I'm not sure if I understand this correctly: If you have grouped your variant calls into 4 groups during the analysis, you can't estimate more than 4 signatures from this. Can you provide some more details on how you analysed the data?
"Seem that the correlation between data(signature21) and data(signature30) seem to be quite different although our results seem to concur with data(signature21) more. It seems like S18 from data(signature21) is more correlated with Signature8 or Signature3 from data(signature30). Could the names of signatures have changed in the latest update?
Not sure what I understand by S1A,S1B,SR1,SR2,SR3,SU1,SU2 from data(signature21) and what they correspond to in the updated version."
The data in signatures21 has been taken from the Alexandrov, 2013 publication on mutational signatures (see the help of signatures21 for the full details). The 30 signatures published by the Sanger/COSMIC (which you have imported) may follow a different naming scheme. There is likely no direct 1:1 mapping of signatures between the two data sets.
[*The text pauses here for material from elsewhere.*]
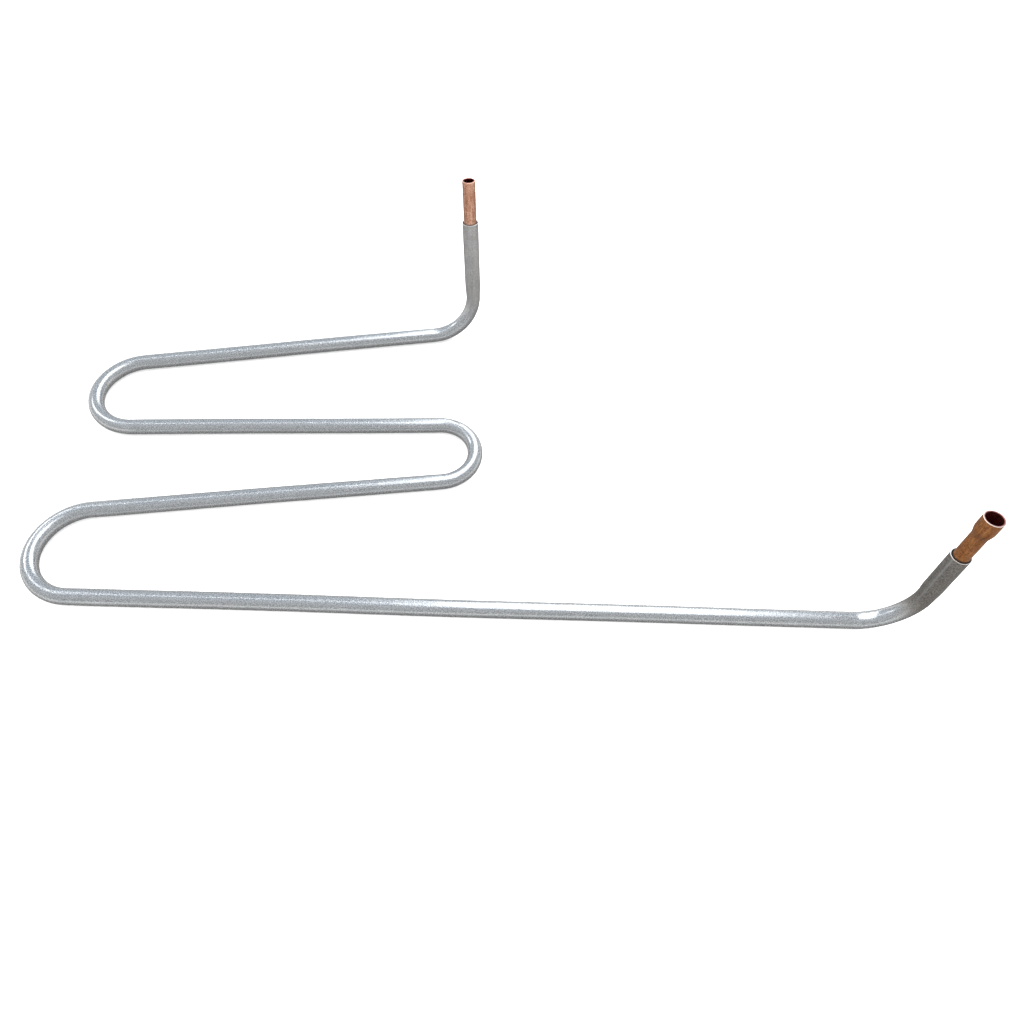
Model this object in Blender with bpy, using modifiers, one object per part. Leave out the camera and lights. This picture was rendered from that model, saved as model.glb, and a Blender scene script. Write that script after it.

I would suggest to contact the COSMIC helpdesk and they should be able to give you more details on how they created the mutational signature catalog.
The names in signatures21 come directly from the Alexandrov, 2013 publication - please have a look the the paper and especially the supplement for more details about S1A,S1B,SR1,SR2,SR3,SU1,SU2.
If I understood your approach correctly, the different correlations with the signatures from the two published data sets due to reasons outlined in my second comment. You may get a better overview by plotting your estimated signatures and the signatures of both data sets - this is often more informative than just looking at the correlation coefficient alone.
"On another note, when using functions plotObservedSpectrum, plotFittedSpectrum I get an error " n too large, allowed maximum for palette Set3 is 12”. I think this is because the package is limited to 12 colours so i don't get an output with the remaining samples."
The default colour palette defined 12 colours (it is fairly hard to find a colour palette with many easily distinguishable colours). You can change the colour palette and choose another one if you have more than 12 signatures to show - you can have a look at the section 4.5.1 "Customization: Changing Plot Properties" in the vignette for an example.